You can get off to a brisk, Italianate start with one of the house aperitivos like the fizzy, vodka-based Callisto spritz, which pits bitter quinine and charred lemon peel against sweet quince purée. If you’re going straight to the harder stuff, let me direct you to Jupiter’s reworking of Ian Fleming’s Vesper, which adds a soft, almost tropical taste to the original by infusing vodka with roasted fig leaves.
Either one should click with green and black olives, drenched in good oil and scented with bay leaves and ribbons of orange peel. This would also be a good time for a fried snack. Steer past the sullen artichokes alla giudia and call instead for a plate of fried zucchini sticks in puffy, golden husks of batter. They are very good and almost certainly a homage to the ones at the River Cafe in London, where two of Jupiter’s owners, the chefs Jess Shadbolt and Clare de Boer, were working when they met. Their executive chef, Gaz Herbert, has served time in its kitchen, too.

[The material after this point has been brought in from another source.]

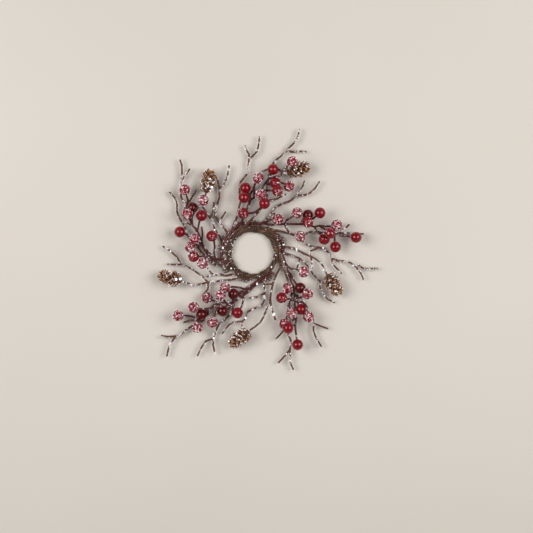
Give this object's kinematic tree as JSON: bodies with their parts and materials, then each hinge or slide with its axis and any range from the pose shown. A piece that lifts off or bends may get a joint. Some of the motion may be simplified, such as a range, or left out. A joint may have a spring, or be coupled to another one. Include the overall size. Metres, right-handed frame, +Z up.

The third owner, Annie Shi, has assembled a varied, idiosyncratic group of wines by the glass, all made in Italy. (Some bottles from France and California were allowed to slip into her full list.) With a glass of wine on the table, maybe the obscure Friulian white from Edi Kante called vitovska, you can zoom on to antipasti, a strong suit of Jupiter’s.
Slices of cured meats are draped invitingly beside crisp and colorful giardiniera dusted with dried oregano. Under dark leaves of charred and wilted Treviso, a big creamy lump of mozzarella di bufala is served with warm chickpeas mashed with loads of olive oil; I’m not sure I understand the pairing, but I like it. And there’s nothing mysterious about the joy of spreading impeccable, lemon-dressed crab meat on rustic grilled bread with a smear of aioli.
In the best starting dishes at Jupiter, ingredients that need very little help to begin with are given some unexpected turn — the oregano crumbled over the giardiniera is a great example — and, more often than not, showered with fresh and fragrant olive oil. The kitchen takes a similar tack with the housemade pasta, both fresh and dried. Often, though, the unexpected turn goes awry, and pastas that are probably supposed to be saucy come out soupy.
How are you supposed to eat a nest of tajarin with whole chicken livers perched on top, like meatballs on spaghetti? Watery melted butter didn’t cling to the noodles, but instead pooled around the rim of the plate. Bottarga whipped with olive oil did the same thing with spaghetti given a last-minute application of grated bottarga. That dish later evolved into one with small clams steamed in white wine, but the sauce still didn’t act like a sauce.
Alphabet soup in brodo — minus all the letters except the ones that spell out Jupiter — sounded comforting. But the broth was hard to taste under a hail of grated nutmeg.
Some of the soupier pastas were better. Double-barreled curls of casarecce made a great bed for beef and onions braised in white wine, aromatic with juniper berries. And Jupiter has a fascinating, extremely rustic take on pizzoccheri de Valtellina, that fortifying amalgam of cabbage, potatoes, cheese and buckwheat noodles that helps Lombardy get through its cold mountain nights. Like some other dishes, it is unexpectedly oily, but the lid of toasted cheese on top is very hard to say no to.
There is also a superb tomato sauce with tagliarini and squares of shaved ricotta salata. But there are too many ways to go wrong with pasta at Jupiter, and pasta is hard to avoid. Until recently there were only two main courses, a 32-ounce porterhouse alla Fiorentina and a whole grilled dorade, stuffed with rosemary and lemon and dressed with sizzled anchovy. It is very good, but like the steak it is meant to be shared. In the past few weeks, grilled sardines and veal Milanese were added to the menu.
If you want to eat an appetizer, a pasta and a main dish, though, you will need strong eardrums. The dining rooms are loud at lunch; at night, they’re roaring. When dinner goes beyond 90 minutes, I want to run for the peace and quiet of the nearest subway track.
Jupiter seems to be aiming for a cross between a serious trattoria and a casual pasta bar, but it is stuck somewhere in the middle. The prices reflect the quality of the ingredients but not the consistency of execution, and they’re in active conflict with the noise.
Building a large, exciting restaurant in the twilight corridors of the Rockefeller Center concourse has to be a challenge. Anybody can show up at the host stand — NBC executives, Saks shoppers, King regulars, people on their way to see Big Thief at Radio City or “Leopoldstadt” at the Longacre. Jupiter probably hopes to appeal to all of them.
This will make for fun people-watching, but it may also explain why the owners haven’t hit on an identity for Jupiter yet. Everybody knows what a charming Village restaurant looks like. But a charming pasta restaurant in the Rockefeller Center concourse? They’ll have to make it up as they go along.